In the introduction, Heschel’s daughter, Susannah, a scholar in her own right, explains that for her father, the Sabbath, in the sense of “holiness in time” defined Judaism. Heschel examines our definitions of time and space, of our identity within these concepts, and of the philosophical understanding of goodness versus the religious understanding of holiness. Yet for all these nuanced ideas, The Sabbath is a quick, and in many ways, a simple read.

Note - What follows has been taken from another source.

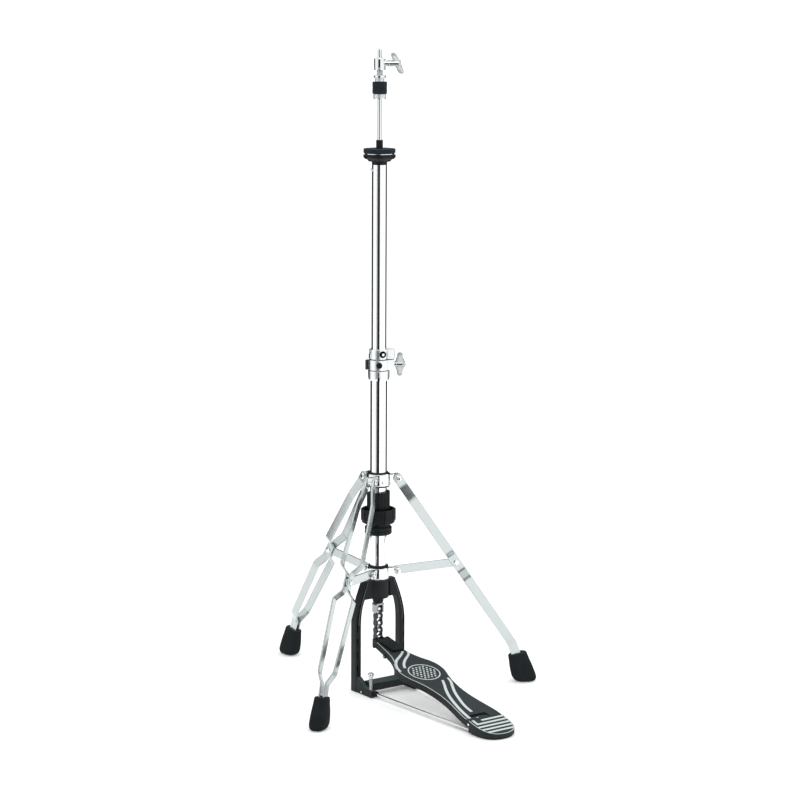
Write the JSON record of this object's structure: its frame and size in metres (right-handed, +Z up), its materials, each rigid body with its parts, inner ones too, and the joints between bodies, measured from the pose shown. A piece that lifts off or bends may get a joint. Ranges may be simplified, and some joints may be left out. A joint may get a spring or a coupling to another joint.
{
  "type": "hi-hat stand",
  "caption": "Hi-hat stand with a foot pedal, roller chain, pull rod and clutch, an adjustable chrome tube and a swivelling folding tripod with rubber feet",
  "frame": {"origin": "centre of the footprint, on the floor", "axes": "+Z up along the tubes, drummer and heel plate toward -Y, +X to the drummer's right"},
  "size_m": [0.4894, 0.6388, 1.097],
  "materials": {
    "chrome_tube": "polished chrome plate",
    "chrome_parts": "polished chrome plate on cast and turned parts",
    "leg_steel": "chrome plate on pressed strip",
    "chain_steel": "nickel-plated steel",
    "cast_black": "satin black powder coat with fine grain",
    "plastic_black": "moulded black nylon",
    "rubber": "matte black rubber",
    "felt": "pressed wool felt"
  },
  "bodies": {
    "base": {"frame_casting": "cast_black", "lower_tube": "chrome_tube", "spring_seat": "chain_steel", "return_spring": "chain_steel", "tension_barrel": "plastic_black", "tension_flange": "plastic_black", "tube_clamp": "chrome_parts", "clamp_bolt": "chrome_parts", "heel_plate": "cast_black", "heel_pad": "rubber", "hinge_pin": "chrome_parts", "radius_rod_left": "chrome_parts", "radius_rod_right": "chrome_parts"},
    "spur_left": {"spur_screw_left": "chrome_parts"},
    "spur_right": {"spur_screw_right": "chrome_parts"},
    "tension_adjuster": {"tension_knob": "plastic_black"},
    "clamp_nut": {"clamp_wing_nut": "chrome_parts"},
    "pedal": {"footboard": "cast_black", "chain_anchor": "cast_black"},
    "rod": {"pull_rod": "chrome_tube", "chain_clevis": "chain_steel"},
    "chain": {"chain_link_1": "chain_steel", "chain_link_2": "chain_steel", "chain_link_3": "chain_steel", "chain_link_4": "chain_steel", "chain_link_5": "chain_steel"},
    "clutch": {"clutch_body": "chrome_parts", "clutch_tube": "chrome_tube", "clutch_lock_nut": "chrome_parts", "clutch_felt_upper": "felt", "clutch_felt_lower": "felt", "clutch_bottom_nut": "chrome_parts"},
    "clutch_screw": {"clutch_wing_screw": "chrome_parts"},
    "upper_section": {"upper_tube": "chrome_tube", "seat_cup": "plastic_black", "seat_washer": "chrome_parts", "seat_felt": "felt"},
    "memory_band": {"memory_lock": "chrome_parts"},
    "tripod": {"lower_collar": "chrome_parts", "lower_collar_bush": "plastic_black", "brace_bolt_rear": "chrome_parts", "brace_bolt_left": "chrome_parts", "brace_bolt_right": "chrome_parts"},
    "leg_collar": {"upper_collar": "chrome_parts", "upper_collar_bush": "plastic_black", "leg_bolt_rear": "chrome_parts", "leg_bolt_left": "chrome_parts", "leg_bolt_right": "chrome_parts"},
    "leg_rear": {"leg_strip_rear_a": "leg_steel", "leg_strip_rear_b": "leg_steel", "boot_rear": "rubber"},
    "brace_rear": {"brace_rear": "leg_steel"},
    "leg_left": {"leg_strip_left_a": "leg_steel", "leg_strip_left_b": "leg_steel", "boot_left": "rubber"},
    "brace_left": {"brace_left": "leg_steel"},
    "leg_right": {"leg_strip_right_a": "leg_steel", "leg_strip_right_b": "leg_steel", "boot_right": "rubber"},
    "brace_right": {"brace_right": "leg_steel"}
  },
  "joints": [
    {"name": "pedal_press", "type": "hinge", "parent": "base", "child": "pedal", "pos_m": [-0.00638, -0.26481, 0.016], "axis": [-1, 0, 0], "range_deg": [0, 7]},
    {"name": "rod_pull", "type": "slide", "parent": "base", "child": "rod", "axis": [0, 0, -1], "range_m": [0, 0.03768], "stiffness_N_per_m": 1200, "springref_m": -0.02, "deforming": ["return_spring"]},
    {"name": "chain_swing", "type": "hinge", "parent": "rod", "child": "chain", "pos_m": [-0.00638, 0.03819, 0.1395], "axis": [1, 0, 0], "range_deg": [0, 4.61]},
    {"name": "clutch_slide", "type": "slide", "parent": "rod", "child": "clutch", "axis": [0, 0, 1], "range_m": [-0.01, 0.014]},
    {"name": "clutch_screw_turn", "type": "hinge", "parent": "clutch", "child": "clutch_screw", "pos_m": [-0.00638, 0.03819, 1.0725], "axis": [0.8191, -0.5736, 0], "continuous": true},
    {"name": "height_slide", "type": "slide", "parent": "base", "child": "upper_section", "axis": [0, 0, 1], "range_m": [-0.14, 0.018]},
    {"name": "memory_slide", "type": "slide", "parent": "upper_section", "child": "memory_band", "axis": [0, 0, 1], "range_m": [-0.018, 0.14]},
    {"name": "clamp_nut_turn", "type": "hinge", "parent": "base", "child": "clamp_nut", "pos_m": [-0.00638, 0.03819, 0.567], "axis": [0.8191, -0.5736, 0], "continuous": true},
    {"name": "tension_turn", "type": "hinge", "parent": "base", "child": "tension_adjuster", "pos_m": [-0.00638, 0.03819, 0.3045], "axis": [0, 0, 1], "continuous": true},
    {"name": "spur_turn_left", "type": "hinge", "parent": "base", "child": "spur_left", "pos_m": [-0.05208, -0.00581, 0.02], "axis": [0, 0, 1], "continuous": true},
    {"name": "spur_turn_right", "type": "hinge", "parent": "base", "child": "spur_right", "pos_m": [0.03932, -0.00581, 0.02], "axis": [0, 0, 1], "continuous": true},
    {"name": "tripod_swivel", "type": "hinge", "parent": "base", "child": "tripod", "pos_m": [-0.00638, 0.03819, 0.204], "axis": [0, 0, 1], "range_deg": [-35, 35]},
    {"name": "leg_fold", "type": "slide", "parent": "tripod", "child": "leg_collar", "axis": [0, 0, 1], "range_m": [0, 0.11764]},
    {"name": "leg_rear_hinge", "type": "hinge", "parent": "leg_collar", "child": "leg_rear", "pos_m": [-0.00806, 0.07135, 0.369], "axis": [-0.9987, -0.0506, 0], "range_deg": [0, 24.15]},
    {"name": "brace_rear_hinge", "type": "hinge", "parent": "tripod", "child": "brace_rear", "pos_m": [-0.008, 0.07015, 0.2075], "axis": [0.9987, 0.0506, 0], "range_deg": [0, 66.13]},
    {"name": "leg_left_hinge", "type": "hinge", "parent": "leg_collar", "child": "leg_left", "pos_m": [-0.03426, 0.02016, 0.369], "axis": [0.5432, -0.8396, 0], "range_deg": [0, 24.15]},
    {"name": "brace_left_hinge", "type": "hinge", "parent": "tripod", "child": "brace_left", "pos_m": [-0.03325, 0.02081, 0.2075], "axis": [-0.5432, 0.8396, 0], "range_deg": [0, 66.13]},
    {"name": "leg_right_hinge", "type": "hinge", "parent": "leg_collar", "child": "leg_right", "pos_m": [0.02318, 0.02307, 0.369], "axis": [0.4555, 0.8902, 0], "range_deg": [0, 24.15]},
    {"name": "brace_right_hinge", "type": "hinge", "parent": "tripod", "child": "brace_right", "pos_m": [0.02211, 0.02361, 0.2075], "axis": [-0.4555, -0.8902, 0], "range_deg": [0, 66.13]}
  ],
  "couplings": [
    {"joint": "rod_pull", "follows": "pedal_press", "m_per_rad": 0.3076},
    {"joint": "chain_swing", "follows": "pedal_press", "ratio": 0.6521},
    {"joint": "memory_slide", "follows": "height_slide", "ratio": -1},
    {"joint": "leg_rear_hinge", "follows": "leg_fold", "rad_per_m": 3.5755},
    {"joint": "brace_rear_hinge", "follows": "leg_fold", "rad_per_m": 9.8037},
    {"joint": "leg_left_hinge", "follows": "leg_fold", "rad_per_m": 3.5755},
    {"joint": "brace_left_hinge", "follows": "leg_fold", "rad_per_m": 9.8037},
    {"joint": "leg_right_hinge", "follows": "leg_fold", "rad_per_m": 3.5755},
    {"joint": "brace_right_hinge", "follows": "leg_fold", "rad_per_m": 9.8037}
  ]
}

It’s particularly poignant to think about the time when Heschel wrote as the backdrop of his thinking. This book was published in 1951 when the full revelation of the extent of the Holocaust was still fairly fresh. In the chapter, “A Palace In Time,” Heschel writes, “Six days a week we wrestle with the world, wringing profit from the earth; on the Sabbath we especially care for the seed of eternity planted in the soul.” Despite the incredible horrors perpetrated on the Jewish people only a few years earlier, Heschel focuses on the eternal, and celebrates the gift of a day set apart for its eternal peace.

I see that contrast in this passage: “But the Sabbath as experienced by man cannot survive in exile, a lonely stranger among days of profanity. It needs the profanity of all other days . . . . For the Sabbath is the counterpoint of living; the melody sustained throughout all agitations and vicissitudes which menace our conscience; our awareness of God’s presence in the world.” The Sabbath brings us back to our being what we are meant to be — God’s people. Or, as Heschel says, much more beautifully, “On the Sabbath it is given to us to share in the holiness that is in the heart of time.”

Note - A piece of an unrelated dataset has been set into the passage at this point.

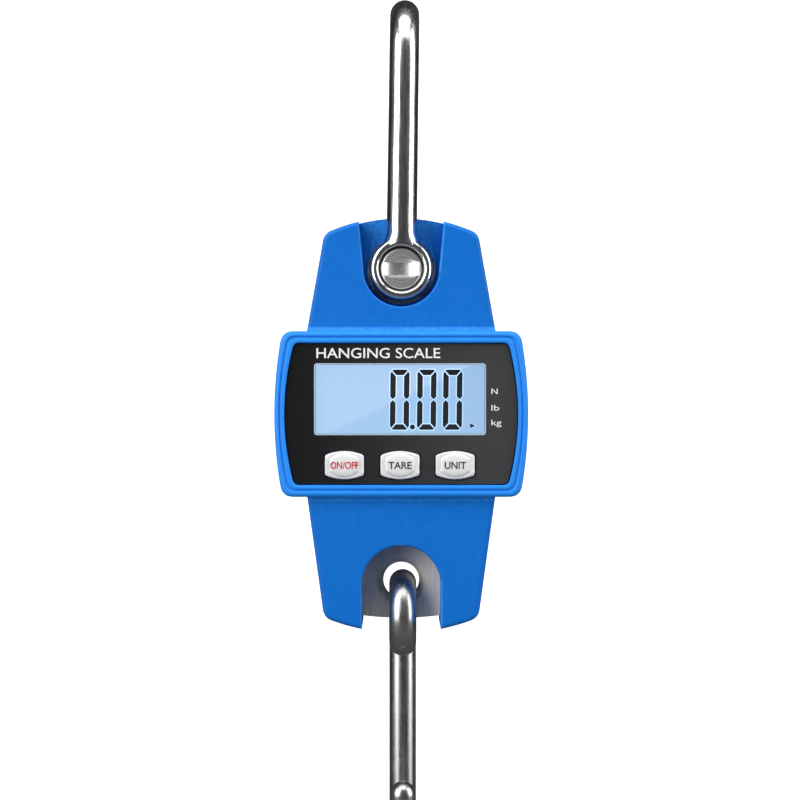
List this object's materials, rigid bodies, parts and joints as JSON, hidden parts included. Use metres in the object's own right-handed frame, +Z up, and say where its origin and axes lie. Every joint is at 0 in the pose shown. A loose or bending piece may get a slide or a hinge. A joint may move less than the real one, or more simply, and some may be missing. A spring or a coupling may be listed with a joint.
{
  "type": "crane scale",
  "caption": "Small hanging crane scale: moulded casing with a lit display and push buttons, a bolted hanging hook above and a ring-eye load hook below.",
  "frame": {"origin": "hang point: the seat inside the upper hook's bowl, where the bar that carries the scale bears", "axes": "+X to the user's right, +Y from the display to the back, +Z up along the load line"},
  "size_m": [0.0816, 0.0528, 0.2806],
  "materials": {
    "blue_plastic": "blue moulded plastic, satin, with softly shining edges",
    "hook_steel": "polished bright steel with fine drawing lines along the bar",
    "cell_metal": "brushed grey metal",
    "lens_acrylic": "glossy black-backed acrylic with a clear window",
    "foam": "black adhesive foam",
    "lcd": "liquid crystal glass with black segments",
    "diffuser": "light-guide panel, glowing pale blue",
    "button_white": "white moulded plastic",
    "circuit_board": "green solder mask",
    "chip": "black moulded resin",
    "gauge_foil": "amber gauge film",
    "cable": "grey cable jacket",
    "brass_washer": "plain turned brass",
    "zinc": "bright zinc plate",
    "battery_sleeve": "printed dark battery sleeve, no marks"
  },
  "bodies": {
    "hanger": {"upper_hook": "hook_steel"},
    "housing": {"hook_bolt": "hook_steel", "front_cover": "blue_plastic", "rear_cover": "blue_plastic", "display_lens": "lens_acrylic", "lens_gasket": "foam", "lcd_glass": "lcd", "lcd_backlight": "diffuser", "main_board": "circuit_board", "weighing_chip": "chip", "display_chip": "chip", "load_cell": "cell_metal", "strain_gauge_left": "gauge_foil", "strain_gauge_right": "gauge_foil", "cell_cable": "cable", "battery_lead_left": "cable", "battery_lead_right": "cable", "eye_washer": "brass_washer", "spring_washer": "zinc", "bolt_nut": "zinc", "contact_strip_left": "zinc", "contact_strip_right": "zinc", "switch_body_on_off": "zinc", "switch_body_tare": "zinc", "switch_body_unit": "zinc", "cover_screw_1": "zinc", "board_screw_1": "zinc", "cover_screw_2": "zinc", "board_screw_2": "zinc", "cover_screw_3": "zinc", "board_screw_3": "zinc", "cover_screw_4": "zinc", "board_screw_4": "zinc", "cell_screw_1": "zinc", "cell_screw_2": "zinc", "battery_1": "battery_sleeve", "contact_coil_1": "zinc", "battery_2": "battery_sleeve", "contact_coil_2": "zinc", "battery_3": "battery_sleeve", "contact_coil_3": "zinc"},
    "load_hook": {"lower_hook": "hook_steel"},
    "button_on_off": {"button_on_off": "button_white", "switch_stem_on_off": "chip"},
    "button_tare": {"button_tare": "button_white", "switch_stem_tare": "chip"},
    "button_unit": {"button_unit": "button_white", "switch_stem_unit": "chip"},
    "battery_lid": {"battery_door": "blue_plastic", "door_screw": "zinc"}
  },
  "joints": [
    {"name": "housing_swing", "type": "hinge", "parent": "hanger", "child": "housing", "pos_m": [-0.00111, -0.0112, -0.07949], "axis": [0, 1, 0], "range_deg": [-24, 24]},
    {"name": "load_hook_swing", "type": "hinge", "parent": "housing", "child": "load_hook", "pos_m": [-0.00061, 0, -0.19174], "axis": [1, 0, 0], "range_deg": [-60, 60]},
    {"name": "press_on_off", "type": "slide", "parent": "housing", "child": "button_on_off", "axis": [0, 1, 0], "range_m": [0, 0.0005], "stiffness_N_per_m": 1500},
    {"name": "press_tare", "type": "slide", "parent": "housing", "child": "button_tare", "axis": [0, 1, 0], "range_m": [0, 0.0005], "stiffness_N_per_m": 1500},
    {"name": "press_unit", "type": "slide", "parent": "housing", "child": "button_unit", "axis": [0, 1, 0], "range_m": [0, 0.0005], "stiffness_N_per_m": 1500},
    {"name": "battery_lid_off", "type": "slide", "parent": "housing", "child": "battery_lid", "axis": [0, 1, 0], "range_m": [0, 0.025]}
  ]
}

Heschel’s observations of human weakness also remind readers that the problems of the world are not new or unique to our present anxious time:

“Nothing is as hard to suppress as the will to be a slave to one’s own pettiness. Gallantly, ceaselessly, quietly, man must fight for inner liberty.  Inner liberty depends upon being exempt from domination of things as well as from domination of people. There are many who have acquired a high degree of political and social liberty, but only very few are not enslaved to things. This is our constant problem — how to live with people and remain free, how to live with things and remain independent.”

Really, that about sums it up!

I’m using a guide to Wendell Berry’s Sabbath poetry as part of my Lent reading this year, which is what reminded me that I’ve been wanting to read The Sabbath. The challenge of setting aside and honoring time, whether a day or part of several days, to remember ourselves does not come naturally in this world. I’ve tried to observe the sabbath in various ways over the years, mainly as a time to slow down, recharge, and be ready to bring my best self to the rest of the week. But I think the sense of sabbath that Heschel teaches, as “the presence of God in the world, open to the soul of man,” and as a “foretaste” of eternity, that “raises our minds above accustomed thoughts” goes far deeper than a mere day of rest.

I am going to try to think of sabbath as “Spirit in the form of time” as Heschel affirms, and to rest in the sabbath rather than on the sabbath.